Anyway, you can get a free trial 6-issue (so one year) subscription from the site. So I gave it a try. The first issue flopped through the door and I decided to have a flick through it while sipping some tea after the nightshift. Here is an actual quote from an article titled "High Velocity Sound Engineering."
It sounds like a pisstake, but the article is given front cover real-estate. Oz Fritz sounds like a made-up name, but a quick google shows he exists and engineers. It's also sandwiched between two legit 'mixing tips' articles. And if it's a pisstake, there is no punchline.Oz Fritz who writes for Tape Op wrote:The method of High Velocity Sound Engineering is the exacting analysis and synergistic comprehension of all the physical and metaphysical factors that determine the architechture [sic] of the sound field.

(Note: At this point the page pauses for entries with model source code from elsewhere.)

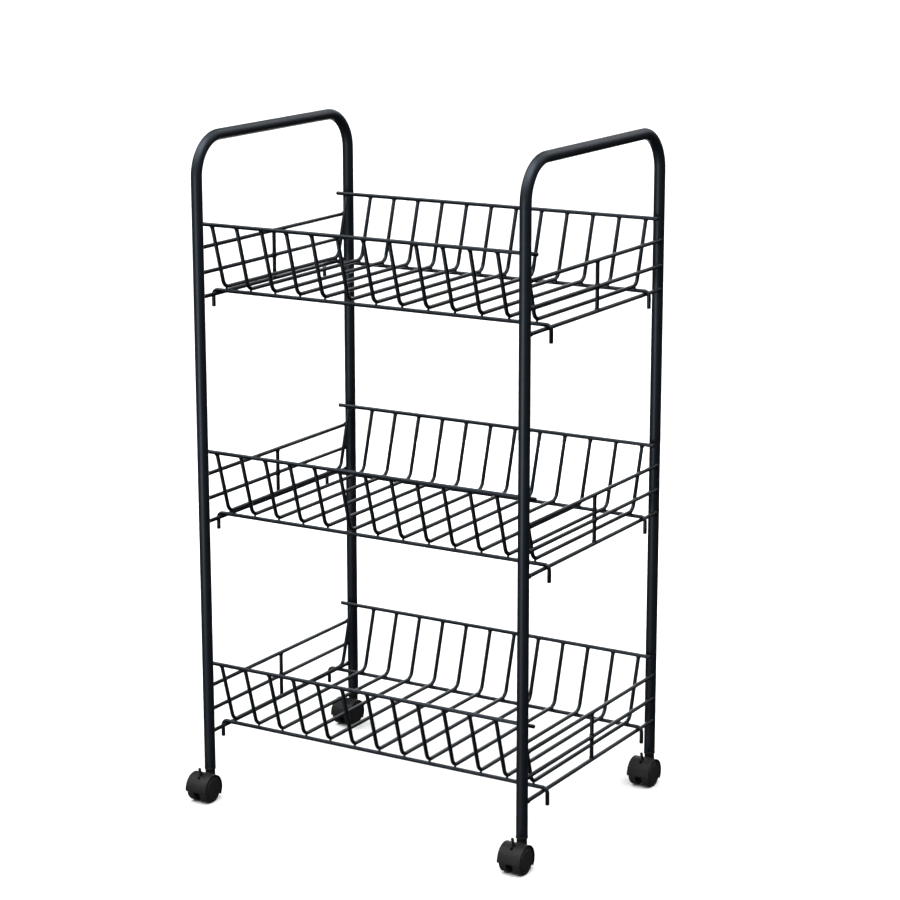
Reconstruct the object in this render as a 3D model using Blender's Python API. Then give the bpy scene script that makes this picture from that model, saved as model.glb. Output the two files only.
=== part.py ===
"""Rolling utility cart: two bent-tube end frames, three hung wire baskets and four twin-wheel casters.

Metres, +Z up. X runs along the long side, the front is -Y, and the floor is Z = 0.
"""

import math

import bmesh
import bpy
from mathutils import Matrix, Vector

MM = 0.001

# End frames: one bent tube each, in the planes X = -LEG_X and X = +LEG_X
LEG_X = 209.6 * MM
LEG_Y = 156.7 * MM
TUBE_RADIUS = 6.5 * MM
TUBE_WALL = 1.2 * MM
TUBE_FOOT_Z = 38.0 * MM
HANDLE_Z = 778.5 * MM
HANDLE_BEND = 44.5 * MM

# The casters trail toward the front, so the frame stands behind the middle of the footprint
FRAME_Y = 12.2 * MM

# Height of the lowest end rail of each tier
TIERS = {"top": 597.0 * MM, "middle": 333.2 * MM, "bottom": 77.6 * MM}

# Wire work: round wire of 4.2 mm, as a hexagon of about the same area
WIRE_SIDES = 6
WIRE_CORNER = 2.3 * MM
SMALL_GAP = 0.3 * MM

# End rails: three per tier and end, joined by one upright strut
RAIL_OUTBOARD = 4.0 * MM
RAIL_HALF = LEG_Y - 6.55 * MM
RAIL_RISES = (0.0, 27.5 * MM, 56.6 * MM)
STRUT_INBOARD = 0.5 * MM
STRUT_INSET = 0.6 * MM

# Basket, measured from the lowest end rail
CROSS_WIRES = 13
CROSS_PITCH = 33.5 * MM
CROSS_FLOOR_Z = 8.1 * MM
CROSS_TOP_Z = 80.5 * MM
CROSS_BEND = 5.0 * MM
FLARE = 0.297
RIM_Z = 82.9 * MM
RIM_Y = LEG_Y - 15.5 * MM
RIM_END_X = LEG_X + 7.0 * MM
ROD_Y = 115.2 * MM
ROD_Z = 4.4 * MM
HOOK_X = LEG_X + 9.2 * MM
HOOK_TIP_Z = -16.0 * MM
HOOK_BEND = 4.5 * MM

# Twin-wheel caster, measured from the floor under its stem
TRAIL = 13.5 * MM
WHEEL_RADIUS = 16.0 * MM
WHEEL_SIDES = 24
WHEEL_INNER_X = 4.0 * MM
WHEEL_OUTER_X = 14.0 * MM
HOOD_RADIUS = 17.5 * MM
HOOD_INNER = 16.5 * MM
HOOD_HALF = 14.3 * MM
HOOD_REAR = -35.0
HOOD_FRONT = 185.0
WEB_HALF = 2.6 * MM
NECK_RADIUS = 5.15 * MM
NECK_TOP_Z = 34.9 * MM
STEM_RADIUS = 2.2 * MM
STEM_BASE_Z = 28.8 * MM
STEM_TOP_Z = 58.0 * MM
FLANGE_Z = 35.2 * MM
AXLE_RADIUS = 1.5 * MM
AXLE_HALF = 12.4 * MM
LEVER_ANGLE = 107.0
LEVER_RADIUS = 1.45 * MM
LEVER_PIVOT = 12.0 * MM
LEVER_LENGTH = 16.0 * MM
HOLE_ANGLE = 126.0


def clear_scene():
    for obj in list(bpy.data.objects):
        bpy.data.objects.remove(obj, do_unlink=True)


def material(name, colour, roughness, metallic=0.0):
    made = bpy.data.materials.new(name)
    made.use_nodes = True
    shader = made.node_tree.nodes["Principled BSDF"]
    shader.inputs["Base Color"].default_value = (*colour, 1.0)
    shader.inputs["Roughness"].default_value = roughness
    shader.inputs["Metallic"].default_value = metallic
    made.diffuse_color = (*colour, 1.0)
    return made


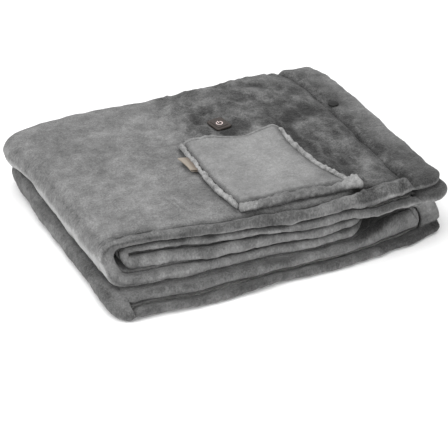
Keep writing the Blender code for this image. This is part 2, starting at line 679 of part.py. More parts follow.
def make_stud_socket(looks, place, low):
    """The socket ring on the underside of half A's hem."""
    ball_room = STUD_BALL_RADIUS + GAP
    profile = [(ball_room, low), (SOCKET_RADIUS, low), (SOCKET_RADIUS, low + SOCKET_THICKNESS),
               (ball_room, low + SOCKET_THICKNESS)]
    turned("snap_socket", profile, looks["stud"], place, SMALL_ROUND_STEPS)


def make_stud_ball(looks, place, top):
    """The stud on half B's hem, its ball standing in the socket."""
    ball_top = top + PLY_GAP + SOCKET_THICKNESS - GAP
    profile = [(0.0, top - STUD_FLANGE_THICKNESS), (SOCKET_RADIUS, top - STUD_FLANGE_THICKNESS),
               (SOCKET_RADIUS, top), (STUD_NECK_RADIUS, top),
               (STUD_BALL_RADIUS, (top + ball_top) / 2), (STUD_TIP_RADIUS, ball_top), (0.0, ball_top)]
    turned("snap_stud", profile, looks["stud"], place, SMALL_ROUND_STEPS)


def make_looks():
    """One material for each kind of surface."""
    return {
        "fleece": material("grey_plush", (0.21, 0.21, 0.21), 0.95),
        "lining": material("grey_plush_lining", (0.19, 0.19, 0.19), 0.95),
        "pocket": material("light_grey_plush", (0.31, 0.31, 0.31), 0.95),
        "felt": material("white_felt", (0.62, 0.62, 0.60), 0.98),
        "carbon": material("carbon_heater", (0.03, 0.03, 0.03), 0.70),
        "lead": material("lead_sheath", (0.02, 0.02, 0.02), 0.55),
        "badge": material("dark_brown_key", (0.055, 0.042, 0.036), 0.50),
        "tray": material("dark_moulding", (0.030, 0.028, 0.027), 0.55),
        "board": material("green_board", (0.020, 0.110, 0.045), 0.45),
        "switch": material("switch_metal", (0.45, 0.45, 0.44), 0.35, 0.8),
        "lens": material("light_guide", (0.90, 0.76, 0.74), 0.30),
        "label": material("tan_woven_label", (0.42, 0.32, 0.23), 0.85),
        "stud": material("dark_stud", (0.070, 0.070, 0.068), 0.45, 0.3),
    }


def main():
    """Build the whole throw."""
    clear_scene()
    looks = make_looks()
    make_sheet(looks)
    make_heater(looks)
    make_leads(looks)
    make_controller(looks)
    make_button(looks)
    make_pocket(looks)
    make_label(looks)
    make_gland(looks)
    make_stud(looks)


main()
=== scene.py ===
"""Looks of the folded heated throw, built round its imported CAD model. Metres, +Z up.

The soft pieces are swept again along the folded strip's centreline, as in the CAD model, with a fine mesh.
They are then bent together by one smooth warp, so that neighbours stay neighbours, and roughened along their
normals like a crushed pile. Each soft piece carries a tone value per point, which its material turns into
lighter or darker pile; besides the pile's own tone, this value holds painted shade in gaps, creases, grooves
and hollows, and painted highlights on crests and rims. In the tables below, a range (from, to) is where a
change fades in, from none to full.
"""

import json
import math

import bmesh
import bpy
import numpy as np
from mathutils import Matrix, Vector, noise


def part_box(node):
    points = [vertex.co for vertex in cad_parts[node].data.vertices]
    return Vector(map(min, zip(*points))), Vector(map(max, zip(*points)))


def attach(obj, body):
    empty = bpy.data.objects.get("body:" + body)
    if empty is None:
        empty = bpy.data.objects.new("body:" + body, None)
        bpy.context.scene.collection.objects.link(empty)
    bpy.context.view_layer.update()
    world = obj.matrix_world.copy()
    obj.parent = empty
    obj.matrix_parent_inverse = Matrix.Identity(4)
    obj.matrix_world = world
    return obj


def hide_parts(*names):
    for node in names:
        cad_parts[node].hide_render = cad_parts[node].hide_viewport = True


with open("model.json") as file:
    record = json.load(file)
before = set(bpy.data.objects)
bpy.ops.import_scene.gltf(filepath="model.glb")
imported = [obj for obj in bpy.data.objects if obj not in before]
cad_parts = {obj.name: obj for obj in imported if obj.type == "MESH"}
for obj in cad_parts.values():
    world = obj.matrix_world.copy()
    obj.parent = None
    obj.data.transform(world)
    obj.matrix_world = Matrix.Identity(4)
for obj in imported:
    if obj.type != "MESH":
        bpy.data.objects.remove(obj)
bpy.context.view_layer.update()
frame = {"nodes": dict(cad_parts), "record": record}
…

The sound field is postulated as an informational cyberspace matrix existing in various forms as an electrical/acoustic pattern.
Other articles include a two-page interview with a guy who runs a microphone museum in Milwaukee, an in-depth feature on the recording scene in Slovenia, and a short editorial on how cleaning your studio (as in dusting and polishing) will keep your clients coming back.
The useful articles, by the way, are a page each on reducing low-end mud in the mix (180-350Hz, not low end like we're interested in) and Two-stage compression (just like parallel compression, but with an extra compressor at the end of the signal chain).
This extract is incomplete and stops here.